INPUT DATA:
——

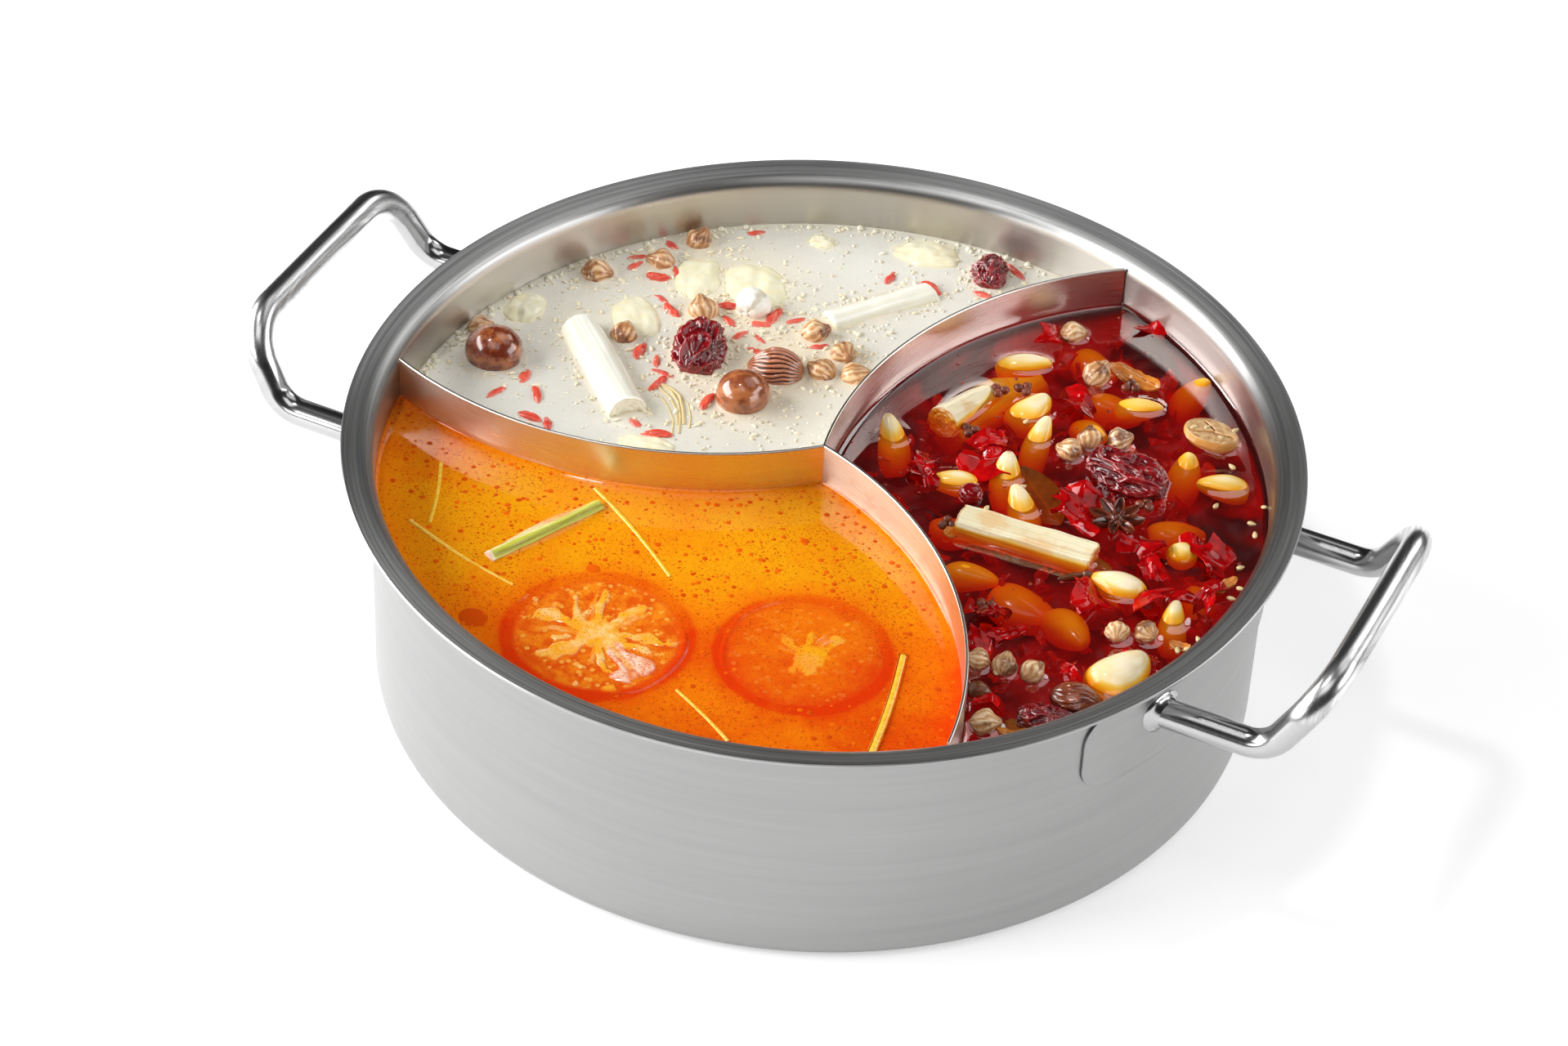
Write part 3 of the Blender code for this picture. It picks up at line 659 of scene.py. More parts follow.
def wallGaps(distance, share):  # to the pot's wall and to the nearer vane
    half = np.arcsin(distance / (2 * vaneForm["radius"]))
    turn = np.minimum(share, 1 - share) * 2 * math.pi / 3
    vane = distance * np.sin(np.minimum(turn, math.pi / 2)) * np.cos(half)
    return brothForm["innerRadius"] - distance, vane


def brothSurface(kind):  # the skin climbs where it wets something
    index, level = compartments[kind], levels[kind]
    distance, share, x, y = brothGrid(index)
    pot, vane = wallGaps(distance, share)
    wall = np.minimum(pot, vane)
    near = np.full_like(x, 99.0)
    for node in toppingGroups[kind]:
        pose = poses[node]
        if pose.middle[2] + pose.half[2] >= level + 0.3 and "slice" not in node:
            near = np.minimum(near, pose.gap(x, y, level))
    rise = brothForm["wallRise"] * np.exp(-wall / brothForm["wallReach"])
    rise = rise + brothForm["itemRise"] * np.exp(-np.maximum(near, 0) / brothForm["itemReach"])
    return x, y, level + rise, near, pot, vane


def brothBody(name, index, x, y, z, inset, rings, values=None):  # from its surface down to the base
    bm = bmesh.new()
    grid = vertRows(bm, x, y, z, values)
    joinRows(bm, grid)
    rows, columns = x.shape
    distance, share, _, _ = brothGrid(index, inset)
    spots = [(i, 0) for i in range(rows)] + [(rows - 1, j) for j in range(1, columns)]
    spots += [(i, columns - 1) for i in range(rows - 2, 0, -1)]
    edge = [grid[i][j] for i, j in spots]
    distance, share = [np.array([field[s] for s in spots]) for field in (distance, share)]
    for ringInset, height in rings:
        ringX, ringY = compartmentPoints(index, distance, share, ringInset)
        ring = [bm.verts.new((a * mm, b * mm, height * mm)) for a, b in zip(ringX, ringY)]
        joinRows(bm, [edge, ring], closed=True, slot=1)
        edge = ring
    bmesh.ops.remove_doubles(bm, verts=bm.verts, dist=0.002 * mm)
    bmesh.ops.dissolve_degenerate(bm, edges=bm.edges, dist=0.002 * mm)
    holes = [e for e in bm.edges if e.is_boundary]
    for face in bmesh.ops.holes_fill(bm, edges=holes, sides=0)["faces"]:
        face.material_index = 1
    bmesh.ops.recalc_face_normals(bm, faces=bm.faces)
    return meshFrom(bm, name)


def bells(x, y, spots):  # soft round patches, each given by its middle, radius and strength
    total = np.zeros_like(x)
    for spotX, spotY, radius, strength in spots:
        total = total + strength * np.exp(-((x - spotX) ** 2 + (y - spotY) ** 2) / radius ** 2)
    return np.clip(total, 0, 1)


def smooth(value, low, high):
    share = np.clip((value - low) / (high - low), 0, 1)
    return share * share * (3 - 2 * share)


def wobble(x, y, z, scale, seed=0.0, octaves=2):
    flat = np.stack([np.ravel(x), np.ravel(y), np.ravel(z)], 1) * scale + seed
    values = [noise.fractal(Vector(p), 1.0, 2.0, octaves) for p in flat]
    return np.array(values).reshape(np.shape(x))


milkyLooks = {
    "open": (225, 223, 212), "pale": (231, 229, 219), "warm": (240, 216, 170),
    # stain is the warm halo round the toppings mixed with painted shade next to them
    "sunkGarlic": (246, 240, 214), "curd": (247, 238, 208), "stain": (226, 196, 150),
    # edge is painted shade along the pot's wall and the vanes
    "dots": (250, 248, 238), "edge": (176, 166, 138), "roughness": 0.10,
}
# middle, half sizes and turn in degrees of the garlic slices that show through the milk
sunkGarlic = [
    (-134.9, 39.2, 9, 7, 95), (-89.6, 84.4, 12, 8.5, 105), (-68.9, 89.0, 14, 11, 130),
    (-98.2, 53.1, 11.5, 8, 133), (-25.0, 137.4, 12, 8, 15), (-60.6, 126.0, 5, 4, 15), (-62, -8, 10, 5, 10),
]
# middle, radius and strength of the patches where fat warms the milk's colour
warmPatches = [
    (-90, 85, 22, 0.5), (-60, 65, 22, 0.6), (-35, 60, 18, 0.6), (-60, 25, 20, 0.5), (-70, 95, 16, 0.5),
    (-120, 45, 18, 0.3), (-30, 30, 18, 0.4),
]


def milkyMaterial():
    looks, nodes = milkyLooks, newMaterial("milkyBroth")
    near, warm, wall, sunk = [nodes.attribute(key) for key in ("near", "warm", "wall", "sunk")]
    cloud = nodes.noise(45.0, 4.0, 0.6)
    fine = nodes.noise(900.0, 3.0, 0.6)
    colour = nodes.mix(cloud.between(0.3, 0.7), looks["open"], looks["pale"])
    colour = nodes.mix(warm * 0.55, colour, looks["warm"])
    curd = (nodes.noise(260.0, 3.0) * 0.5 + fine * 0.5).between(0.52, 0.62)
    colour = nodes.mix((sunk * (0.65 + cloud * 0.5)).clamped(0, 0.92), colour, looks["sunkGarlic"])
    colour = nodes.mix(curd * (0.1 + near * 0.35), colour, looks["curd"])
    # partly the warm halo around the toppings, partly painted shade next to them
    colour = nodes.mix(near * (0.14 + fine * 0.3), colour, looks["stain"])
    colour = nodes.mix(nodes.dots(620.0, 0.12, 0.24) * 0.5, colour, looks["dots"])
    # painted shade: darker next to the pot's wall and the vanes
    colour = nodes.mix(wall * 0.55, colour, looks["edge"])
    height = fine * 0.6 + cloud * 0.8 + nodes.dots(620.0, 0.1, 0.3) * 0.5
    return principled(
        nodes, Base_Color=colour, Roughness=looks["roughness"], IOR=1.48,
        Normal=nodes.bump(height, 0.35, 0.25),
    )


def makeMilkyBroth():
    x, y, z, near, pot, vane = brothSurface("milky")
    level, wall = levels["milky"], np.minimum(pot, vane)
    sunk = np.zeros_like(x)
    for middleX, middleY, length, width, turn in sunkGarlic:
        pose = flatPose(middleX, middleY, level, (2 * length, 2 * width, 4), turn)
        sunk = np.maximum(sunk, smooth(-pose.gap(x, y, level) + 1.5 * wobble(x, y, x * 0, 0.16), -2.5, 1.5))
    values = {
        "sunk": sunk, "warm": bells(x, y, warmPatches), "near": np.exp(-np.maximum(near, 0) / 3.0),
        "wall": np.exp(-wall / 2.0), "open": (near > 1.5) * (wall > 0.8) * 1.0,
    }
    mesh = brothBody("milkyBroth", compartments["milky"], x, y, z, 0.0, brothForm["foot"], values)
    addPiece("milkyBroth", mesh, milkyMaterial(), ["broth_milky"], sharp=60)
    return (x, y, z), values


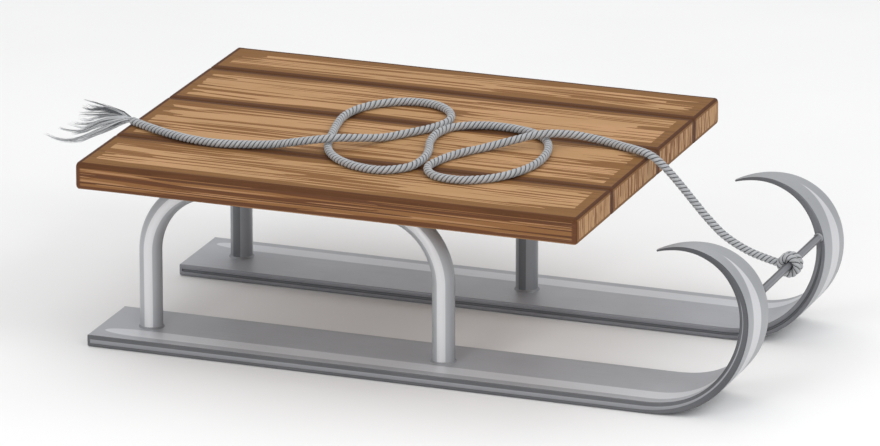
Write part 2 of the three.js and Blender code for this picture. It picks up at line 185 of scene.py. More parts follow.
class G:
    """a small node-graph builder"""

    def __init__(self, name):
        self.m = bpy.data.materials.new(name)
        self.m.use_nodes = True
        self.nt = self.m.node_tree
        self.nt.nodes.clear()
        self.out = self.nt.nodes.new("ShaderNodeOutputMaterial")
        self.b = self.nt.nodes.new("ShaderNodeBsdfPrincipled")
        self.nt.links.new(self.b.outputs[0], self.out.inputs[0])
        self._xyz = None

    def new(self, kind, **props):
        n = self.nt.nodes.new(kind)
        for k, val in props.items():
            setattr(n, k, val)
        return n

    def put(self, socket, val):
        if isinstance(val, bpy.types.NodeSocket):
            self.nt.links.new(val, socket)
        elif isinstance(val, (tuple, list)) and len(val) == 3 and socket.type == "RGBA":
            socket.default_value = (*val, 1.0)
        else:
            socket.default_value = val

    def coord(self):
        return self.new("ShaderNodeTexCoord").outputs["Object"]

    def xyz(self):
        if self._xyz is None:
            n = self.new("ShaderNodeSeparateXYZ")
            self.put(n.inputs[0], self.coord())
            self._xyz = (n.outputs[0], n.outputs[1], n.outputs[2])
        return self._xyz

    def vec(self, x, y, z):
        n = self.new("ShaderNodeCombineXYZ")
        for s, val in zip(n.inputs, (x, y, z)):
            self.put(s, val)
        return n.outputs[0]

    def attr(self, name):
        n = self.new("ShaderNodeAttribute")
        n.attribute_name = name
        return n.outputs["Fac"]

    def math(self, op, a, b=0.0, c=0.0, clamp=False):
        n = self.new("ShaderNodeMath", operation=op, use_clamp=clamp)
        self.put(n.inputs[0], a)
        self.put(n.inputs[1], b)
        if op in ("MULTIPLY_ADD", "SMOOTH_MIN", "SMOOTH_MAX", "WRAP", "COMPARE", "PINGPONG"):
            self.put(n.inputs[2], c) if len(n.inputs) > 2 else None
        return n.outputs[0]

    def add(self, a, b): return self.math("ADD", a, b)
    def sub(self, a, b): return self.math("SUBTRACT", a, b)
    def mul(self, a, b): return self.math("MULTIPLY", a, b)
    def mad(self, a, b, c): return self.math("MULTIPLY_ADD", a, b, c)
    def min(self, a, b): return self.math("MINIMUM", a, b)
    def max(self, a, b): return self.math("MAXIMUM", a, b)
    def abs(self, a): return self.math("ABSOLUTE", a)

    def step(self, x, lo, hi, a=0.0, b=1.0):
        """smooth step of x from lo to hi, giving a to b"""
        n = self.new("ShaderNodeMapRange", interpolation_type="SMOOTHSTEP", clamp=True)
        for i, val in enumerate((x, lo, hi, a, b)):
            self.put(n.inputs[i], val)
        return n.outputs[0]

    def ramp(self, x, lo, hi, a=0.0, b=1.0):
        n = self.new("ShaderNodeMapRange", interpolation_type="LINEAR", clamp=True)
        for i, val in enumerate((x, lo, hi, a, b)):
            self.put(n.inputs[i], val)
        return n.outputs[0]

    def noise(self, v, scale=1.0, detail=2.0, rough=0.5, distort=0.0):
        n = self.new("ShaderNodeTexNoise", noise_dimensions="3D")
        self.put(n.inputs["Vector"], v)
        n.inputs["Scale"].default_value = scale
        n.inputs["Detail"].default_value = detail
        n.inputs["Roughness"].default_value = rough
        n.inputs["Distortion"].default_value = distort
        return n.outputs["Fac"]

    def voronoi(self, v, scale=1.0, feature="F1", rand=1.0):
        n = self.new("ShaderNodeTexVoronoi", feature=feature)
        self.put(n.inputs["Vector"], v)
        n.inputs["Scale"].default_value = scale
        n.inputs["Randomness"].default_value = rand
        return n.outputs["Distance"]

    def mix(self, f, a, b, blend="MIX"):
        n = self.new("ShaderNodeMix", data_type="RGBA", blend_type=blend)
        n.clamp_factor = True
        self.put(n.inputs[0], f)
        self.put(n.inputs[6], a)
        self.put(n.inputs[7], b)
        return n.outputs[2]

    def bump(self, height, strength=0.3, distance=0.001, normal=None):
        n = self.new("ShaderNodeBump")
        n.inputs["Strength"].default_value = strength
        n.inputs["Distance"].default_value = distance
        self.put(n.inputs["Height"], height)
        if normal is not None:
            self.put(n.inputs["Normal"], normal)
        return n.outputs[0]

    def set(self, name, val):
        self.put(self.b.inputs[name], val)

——

WHAT IS EXPECTED: Set down exactly the lines that begin the records and continue through the line bearing "- distance, vane"; include both ends.

TASK SOLUTION:
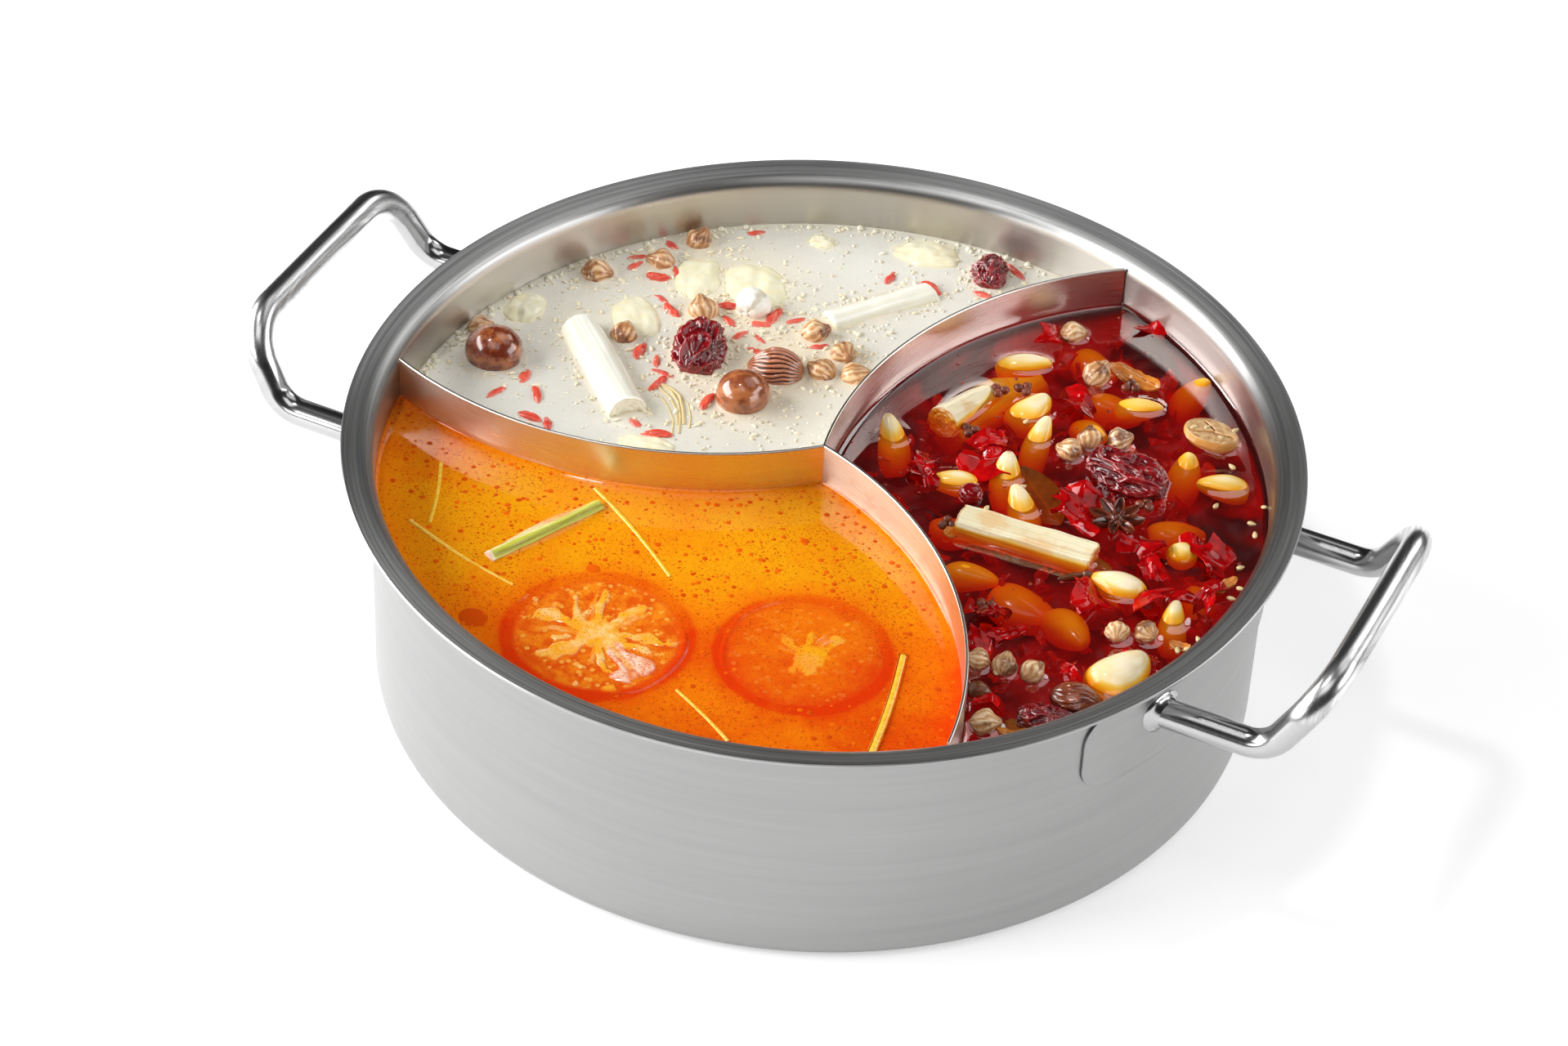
Write part 3 of the Blender code for this picture. It picks up at line 659 of scene.py. More parts follow.
def wallGaps(distance, share):  # to the pot's wall and to the nearer vane
    half = np.arcsin(distance / (2 * vaneForm["radius"]))
    turn = np.minimum(share, 1 - share) * 2 * math.pi / 3
    vane = distance * np.sin(np.minimum(turn, math.pi / 2)) * np.cos(half)
    return brothForm["innerRadius"] - distance, vane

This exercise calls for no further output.